Shadow mode runs a new policy against live traffic and records what it would have done, while it changes nothing. A/B splits traffic between versions so you can compare outcomes on real events. You answer the question every other tool leaves you guessing: what would this rule change have done to last week's real traffic?

Deterministic where it counts

The engine is deterministic: a rule built from deterministic checks gives the same verdict on the same inputs every time, and replays exactly. You decide where to spend that determinism and where to trade it for judgment: a rule can call a model or escalate to a human when the call is not clear-cut, and those parts are not deterministic by nature. The engine is honest about which is which, so a deterministic decision is provably reproducible and a judgment call is fully traced. Evaluation runs in two phases, so the verdict is settled before any side effect fires; events for one entity process in order, different entities in parallel.

Stateful, which most engines are not

Track state across events: counters, windowed counters, labels, and metadata - the primitives behind rate limits, velocity, reputation, and cooldowns. ACID and replay-safe. Stateless rule engines leave you to add a database and get event ordering right yourself. It is the difference between "is this request allowed" and "is this the fifth request this hour, and should the account now be held."

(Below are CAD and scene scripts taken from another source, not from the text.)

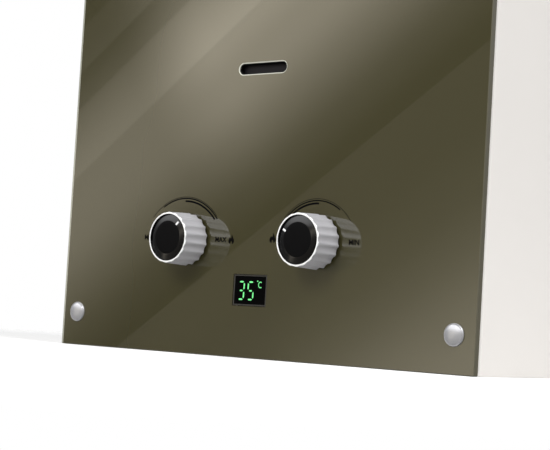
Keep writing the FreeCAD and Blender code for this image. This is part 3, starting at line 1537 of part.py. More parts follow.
pieces = build()
doc.recompute()
for item in doc.Objects:
    if {"Invalid", "Error"} & set(item.State):
        raise RuntimeError(f"{item.Label} did not rebuild")
for piece in pieces:
    if piece.Shape.isNull() or not piece.Shape.isValid() or not piece.Shape.Solids:
        raise RuntimeError(f"{piece.Label} has no sound solid")
os.makedirs("parts", exist_ok=True)
for piece in pieces:
    piece.Shape.exportStep(f"parts/{piece.Label}.step")
print(f"{len(pieces)} sub-parts")
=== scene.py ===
import math

import bmesh
import bpy
from bpy.props import FloatProperty, FloatVectorProperty, IntProperty, PointerProperty
from bpy.types import Operator, Panel, PropertyGroup
from mathutils import Matrix, Vector


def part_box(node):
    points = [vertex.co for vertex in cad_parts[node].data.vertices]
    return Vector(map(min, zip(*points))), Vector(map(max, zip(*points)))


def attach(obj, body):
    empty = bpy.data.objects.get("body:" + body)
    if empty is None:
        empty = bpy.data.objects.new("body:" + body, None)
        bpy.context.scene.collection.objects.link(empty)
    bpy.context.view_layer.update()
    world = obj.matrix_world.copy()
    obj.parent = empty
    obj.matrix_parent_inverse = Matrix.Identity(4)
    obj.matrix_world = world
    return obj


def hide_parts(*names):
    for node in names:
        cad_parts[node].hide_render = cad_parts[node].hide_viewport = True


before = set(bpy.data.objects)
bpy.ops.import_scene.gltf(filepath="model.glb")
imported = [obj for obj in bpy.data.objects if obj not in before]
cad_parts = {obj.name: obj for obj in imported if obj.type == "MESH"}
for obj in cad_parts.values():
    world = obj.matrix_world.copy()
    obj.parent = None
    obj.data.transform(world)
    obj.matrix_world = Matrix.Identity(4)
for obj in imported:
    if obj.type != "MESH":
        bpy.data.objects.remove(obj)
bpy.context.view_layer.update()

bl_info = {
    "name": "Glass-fronted Water Heater",
    "version": (1, 0, 0),
    "blender": (4, 5, 0),
    "location": "View3D > Sidebar > Heater",
    "description": "Dresses the packed water heater with its knobs, dials, display, fittings and finishes",
    "category": "Object",
}

MM = 0.001
WELD = 0.000001


def middle_of(box):
    """The middle of a box, from its two corners, as x, y and z."""
    return [(low + high) / 2 for low, high in zip(*box)]


GLASS_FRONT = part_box("glass_panel")[0].y
KNOB_LEVEL = middle_of(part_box("gas_knob"))[2]
GAS_X = middle_of(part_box("gas_spindle"))[0]
WATER_X = middle_of(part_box("water_spindle"))[0]


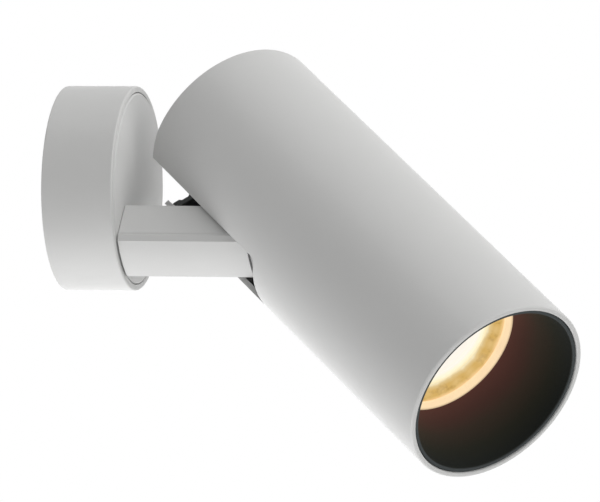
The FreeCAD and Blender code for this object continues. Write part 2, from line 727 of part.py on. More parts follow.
def tube_screw_rods(radius, length):
    """Two rods across the tube's wall at the heat sink's front plate, outward from the screws' inner ends."""
    rods = []
    for turn in (0, size["tube_screw_pitch"]):
        item = rod(radius, length, ("0", "0", "sink_end - sink_plate / 2"))
        angle = size["tube_screw_angle"] + turn
        across = FreeCAD.Vector(math.cos(math.radians(angle)), math.sin(math.radians(angle)), 0)
        item.Placement.Rotation = FreeCAD.Rotation(FreeCAD.Vector(0, 0, 1), across)
        outward = "(Sizes.head_radius - Sizes.screw_sunk - Sizes.tube_screw_length)"
        item.setExpression("Placement.Base.x", f"{outward} * cos({angle})")
        item.setExpression("Placement.Base.y", f"{outward} * sin({angle})")
        rods.append(item)
    return rods


def tube_screws():
    """Grub screws that hold the heat sink in the tube."""
    return group(*tube_screw_rods("tube_screw_radius", "tube_screw_length"))


def rear_cap():
    """Cap inside the tube's rear end, notched for the arm."""
    disc = turned([
        ("0", "cap_depth"),
        ("fitted_radius - edge_chamfer", "cap_depth"),
        ("fitted_radius", "cap_depth + edge_chamfer"),
        ("fitted_radius", "cap_depth + cap_thickness"),
        ("0", "cap_depth + cap_thickness"),
    ])
    notch = block(
        ("notch_floor", "0 - slot_half", "cap_depth"),
        ("head_radius", "slot_half * 2", "cap_thickness"),
    )
    holes = [rod("cap_screw_radius", "cap_thickness", (x, y, "cap_depth"))
             for x, y in cap_screw_places()]
    return cut(disc, notch, *holes)


def cap_screw_places():
    """Two screws into the driver case."""
    return [("0 - cap_screw_place", y) for y in ("0 - cap_screw_place", "cap_screw_place")]


def cap_screws():
    """Pan head screws in the cap."""
    screws = []
    for x, y in cap_screw_places():
        shank = rod("cap_screw_radius", "cap_thickness", (x, y, "cap_depth"))
        head = rod("cap_head_radius", "cap_head_height", (x, y, "cap_depth - cap_head_height"))
        socket = hexagon("socket_corner", "socket_depth", (x, y, "cap_depth - cap_head_height"))
        screws.append(cut(join(shank, head), socket))
    return group(*screws)


def driver_case():
    """Closed plastic case of the driver, against the cap."""
    case = block(
        ("driver_top - driver_height", "0 - driver_width / 2", "cap_depth + cap_thickness"),
        ("driver_height", "driver_width", "driver_length"),
    )
    return rounded(case, "arm_edge", long_edge)


def hinge_bracket():
    """Two cheeks and a web that carry the head on the hinge pin."""
    reach = ("bracket_top - hinge_offset + cheek_radius", "cheek_thickness",
             "bracket_reach + bracket_web / 2")
    cheeks = []
    for y in ("cheek_inside", "0 - cheek_outside"):
        cheeks.append(join(
            block(("hinge_offset - cheek_radius", y, "hinge_station"), reach),
            rod("cheek_radius", "cheek_thickness", ("hinge_offset", y, "hinge_station"), ALONG_Y),
        ))
    web = block(
        ("0 - bracket_foot", "0 - cheek_outside", "web_start"),
        ("bracket_foot + bracket_top", "cheek_outside * 2", "bracket_web"),
    )
    pin_hole = rod("pin_radius", "cheek_outside * 2",
                   ("hinge_offset", "0 - cheek_outside", "hinge_station"), ALONG_Y)
    holes = [rod("bracket_screw_radius", "bracket_web", (x, y, "web_start"))
             for x, y in bracket_screw_places()]
    return cut(join(web, *cheeks), pin_hole, *holes)


def bracket_screw_places():
    """Two screws through the web into the heat sink's core."""
    return [("0 - bracket_screw_back", y) for y in ("0 - bracket_screw_side", "bracket_screw_side")]


def bracket_screws():
    """Pan head screws of the hinge bracket."""
    screws = []
    for x, y in bracket_screw_places():
        shank = rod("bracket_screw_radius", "bracket_web + bracket_screw_depth", (x, y, "web_start"))
        head = rod("bracket_screw_head", "bracket_head_height", (x, y, "web_start - bracket_head_height"))
        socket = hexagon("socket_corner", "socket_depth", (x, y, "web_start - bracket_head_height"))
        screws.append(cut(join(shank, head), socket))
    return group(*screws)


def hinge_pin():
    """Shoulder screw through the cheeks and the arm's eye."""
    shank = rod("pin_radius", "cheek_outside * 2 + hinge_nut_height",
                ("hinge_offset", "0 - cheek_outside", "hinge_station"), ALONG_Y)
    head = rod("pin_head_radius", "pin_head_height",
               ("hinge_offset", "0 - cheek_outside - pin_head_height", "hinge_station"), ALONG_Y)
    socket = hexagon("pin_socket_corner", "socket_depth",
                     ("hinge_offset", "0 - cheek_outside - pin_head_height", "hinge_station"), ALONG_Y)
    return cut(join(shank, head), socket)


def hinge_nut():
    """Locking nut that sets the hinge's friction."""
    at = ("hinge_offset", "cheek_outside", "hinge_station")
    nut = hexagon("hinge_nut_corner", "hinge_nut_height", at, ALONG_Y)
    return cut(nut, rod("pin_radius", "hinge_nut_height", at, ALONG_Y))


def heat_sink():
    """Turned core with two cooling fins between its end plates."""
    outline = [("0", "sink_start")]
    station = "sink_start"
    for thickness in ("sink_plate", "fin_thickness", "fin_thickness", "sink_plate"):
        if station != "sink_start":
            outline.append(("sink_core", station))
        outline.append(("fitted_radius", station))
        station = f"{station} + {thickness}"
        outline.append(("fitted_radius", station))
        if thickness != "sink_plate" or len(outline) < 4:
            outline.append(("sink_core", station))
            station = f"{station} + fin_gap"
    outline.append(("0", station))
    holes = [rod("bracket_screw_radius", "bracket_screw_depth", (x, y, "sink_start"))
             for x, y in bracket_screw_places()]
    return cut(turned(outline), *holes, *tube_screw_rods("tube_screw_radius", "tube_screw_length"))


def led_board():
    """Metal-core circuit board."""
    board = rod("board_radius", "board_thickness", ("0", "0", "sink_end"))
    notches = [
        rod("board_notch", "board_thickness", ("0", y, "sink_end"))
        for y in ("0 - board_radius", "board_radius")
    ]
    return cut(board, *notches)


def led_chip():
    """Ceramic square with its round glowing face."""
    side = "chip_side"
    ceramic = block(("0 - chip_side / 2", "0 - chip_side / 2", "board_end"), (side, side, "chip_thickness"))
    face = rod("emitter_radius", "emitter_height * 2",
               ("0", "0", "board_end + chip_thickness - emitter_height"))
    return join(ceramic, face)


def led_holder():
    """Plastic ring that presses the light source on its board."""
    return turned([
        ("holder_bore", "board_end + chip_thickness + holder_gap"),
        ("holder_bore + holder_ledge", "board_end + chip_thickness + holder_gap"),
        ("holder_bore + holder_ledge", "board_end"),
        ("holder_radius", "board_end"),
        ("holder_radius", "holder_end - edge_chamfer"),
        ("holder_radius - edge_chamfer", "holder_end"),
        ("holder_bore", "holder_end"),
    ])


def reflector():
    """Flared collar: the lens sits at its waist and its ribbed band glows round it."""
    return turned([
        ("reflector_throat", "holder_end"),
        ("reflector_throat + reflector_wall", "holder_end"),
        ("reflector_waist + reflector_wall", "waist_station - lens_thickness"),
        ("reflector_mouth + reflector_wall", "ring_start - reflector_rim"),
        ("reflector_mouth + reflector_wall", "ring_start"),
        ("reflector_mouth", "ring_start"),
        ("reflector_waist", "waist_station"),
        ("reflector_waist", "waist_station - lens_thickness"),
        ("reflector_waist - lens_seat", "waist_station - lens_thickness"),
    ])


def lens():
    """Crowned lens on the reflector's seat."""
    outline = [
        ("0", "waist_station - lens_thickness"),
        ("reflector_waist - lens_clearance", "waist_station - lens_thickness"),
        ("reflector_waist - lens_clearance", "waist_station"),
    ]
    for part in (0.75, 0.5, 0.25):
        outline.append((f"reflector_waist * {part}", f"waist_station + lens_crown * {1 - part ** 2}"))
    return turned(outline + [("0", "waist_station + lens_crown")])


def lens_ring():
    """Ring between the reflector's mouth and the black cone."""
    return turned([
        ("reflector_mouth - lens_ring_lip", "ring_start"),
        ("fitted_radius", "ring_start"),
        ("fitted_radius", "mouth_start"),
        ("reflector_mouth + lens_ring_edge", "mouth_start"),
        ("reflector_mouth - lens_ring_lip", "ring_start + lens_ring_lip_height"),
    ])


def baffle():
    """Black cone against glare, from the ring to the tube's mouth."""
    return turned([
        ("baffle_inner", "mouth_start"),
        ("baffle_inner + baffle_wall", "mouth_start"),
        ("fitted_radius", "head_length - baffle_recess - baffle_rim"),
        ("fitted_radius", "head_length - baffle_recess"),
        ("fitted_radius - baffle_wall / 2", "head_length - baffle_recess"),
    ])


BASE_PIECES = [
    base_housing, mounting_plate, cable_bush, terminal_block, terminal_screws, earth_screw,
    housing_grub_screws, pan_stop_pin, swivel_disc, pan_nipple, pan_wave_washer, pan_nut, arm_screws,
    arm_bar, arm_cover, arm_clamp_screw, lead_boot, hinge_lead, hinge_washers,
]
HEAD_PIECES = [
    head_tube, tube_screws, rear_cap, cap_screws, driver_case, hinge_bracket, bracket_screws, hinge_pin,
    hinge_nut, heat_sink, led_board, led_chip, led_holder, reflector, lens, lens_ring, baffle,
]


def base_frame():
    """Carries the base frame, whose z points down, to the part's own frame."""
    return FreeCAD.Placement(FreeCAD.Vector(), FreeCAD.Rotation(FreeCAD.Vector(1, 0, 0), 180))


def head_frame():
    """Carries the head frame to the part's own frame, turned about the hinge axis by the tilt."""
    hinge = FreeCAD.Vector(size["hinge_offset"], 0, size["hinge_depth"])
    in_head = FreeCAD.Vector(size["hinge_offset"], 0, size["hinge_station"])
    turn = FreeCAD.Rotation(FreeCAD.Vector(0, 1, 0), size["tilt"])
    tilted = FreeCAD.Placement(hinge - turn.multVec(in_head), turn)
    return base_frame().multiply(tilted)


def make_pieces():
    """Builds every sub-part and sets its label and its place."""
    pieces = []
    for makers, frame in ((BASE_PIECES, base_frame()), (HEAD_PIECES, head_frame())):
        for maker in makers:
            piece = maker()
            piece.Label = maker.__name__
            piece.Placement = frame
            pieces.append(piece)
    return pieces


def check_and_export(pieces):
    """Stops on any failed object or bad solid, then writes one STEP file for each sub-part."""
    doc.recompute()
    for item in doc.Objects:
        if "Invalid" in item.State or "Error" in item.State:
            raise RuntimeError(f"{item.Label} ({item.Name}) failed: {item.State}")
    for piece in pieces:
        if piece.Shape.isNull() or not piece.Shape.isValid() or not piece.Shape.Solids:
            raise RuntimeError(f"{piece.Label} has no valid solid")
    os.makedirs("parts", exist_ok=True)
    for piece in pieces:
        piece.Shape.exportStep(os.path.join("parts", piece.Label + ".step"))
        box = piece.Shape.BoundBox
        print(f"{piece.Label:22s} solids {len(piece.Shape.Solids)}  volume {piece.Shape.Volume:9.1f}"
              f"  x {box.XMin:.1f}..{box.XMax:.1f}  y {box.YMin:.1f}..{box.YMax:.1f}"
              f"  z {box.ZMin:.1f}..{box.ZMax:.1f}")


fill_sheet()
check_and_export(make_pieces())
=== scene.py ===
"""Looks of a surface mounted ceiling spotlight: detailed shells, finishes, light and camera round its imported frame.

Lengths in the modelling code are millimetres unless a name or a property says otherwise. Pieces of the base and
the arm are modelled with z running down from the ceiling, and pieces of the head with z running from the tube's
rear edge to its mouth. BASE and HEAD carry them to the frame's own axes.
"""

import json
import math

import bpy
from mathutils import Matrix, Vector


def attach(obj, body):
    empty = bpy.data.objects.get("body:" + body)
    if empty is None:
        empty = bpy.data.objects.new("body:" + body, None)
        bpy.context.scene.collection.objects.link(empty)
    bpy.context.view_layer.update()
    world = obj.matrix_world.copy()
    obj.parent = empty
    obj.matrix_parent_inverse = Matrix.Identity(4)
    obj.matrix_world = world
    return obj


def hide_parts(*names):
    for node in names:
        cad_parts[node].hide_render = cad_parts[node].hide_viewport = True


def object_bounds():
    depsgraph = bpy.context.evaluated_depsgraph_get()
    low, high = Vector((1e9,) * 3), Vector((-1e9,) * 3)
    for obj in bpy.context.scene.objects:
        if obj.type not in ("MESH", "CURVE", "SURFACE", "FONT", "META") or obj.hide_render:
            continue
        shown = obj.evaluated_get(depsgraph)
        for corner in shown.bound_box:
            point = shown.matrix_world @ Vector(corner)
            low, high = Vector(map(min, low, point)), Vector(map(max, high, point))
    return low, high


bl_info = {
    "name": "Ceiling spotlight",
    "version": (1, 0, 0),
    "blender": (4, 5, 0),
    "location": "3D View > Sidebar > Spotlight",
    "description": "Builds the shells, finishes and stage of a surface mounted ceiling spotlight",
    "category": "Object",
}

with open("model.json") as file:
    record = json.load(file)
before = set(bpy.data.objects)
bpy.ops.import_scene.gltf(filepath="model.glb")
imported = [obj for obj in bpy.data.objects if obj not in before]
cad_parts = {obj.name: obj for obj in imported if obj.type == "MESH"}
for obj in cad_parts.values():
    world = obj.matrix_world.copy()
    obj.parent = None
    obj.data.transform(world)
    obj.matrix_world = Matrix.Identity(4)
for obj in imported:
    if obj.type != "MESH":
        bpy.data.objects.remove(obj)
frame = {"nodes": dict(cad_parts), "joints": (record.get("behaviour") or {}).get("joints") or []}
CAD_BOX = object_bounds()

MM = 0.001
HINGE = next(j for j in frame["joints"] if j["name"] == "head_tilt")
TILT = -math.radians(HINGE["range_deg"][0])
HINGE_X = HINGE["pos_m"][0] / MM
HINGE_DEPTH = -HINGE["pos_m"][2] / MM
HINGE_STATION = 38.0
BASE = Matrix.Rotation(math.pi, 4, "X")
HEAD = (
    BASE
    @ Matrix.Translation(Vector((HINGE_X, 0, HINGE_DEPTH)) * MM)
    @ Matrix.Rotation(TILT, 4, "Y")
    @ Matrix.Translation(Vector((-HINGE_X, 0, -HINGE_STATION)) * MM)
)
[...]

Inline or in the background

The same engine runs two ways. Synchronously, in the request path: a payment, an order, or an agent's tool call waits for the verdict, and Swiftward returns allow, block, or hold before it happens, which is what financial risk and AI agents need. Or asynchronously: events stream in, text, images, transactions, get evaluated, and the outcome fires after, a block, an escalation to human review, a downstream action, which is how user-generated content moderation usually runs, at volume, without making the user wait. You choose per policy, and both produce the same versioned, replayable record.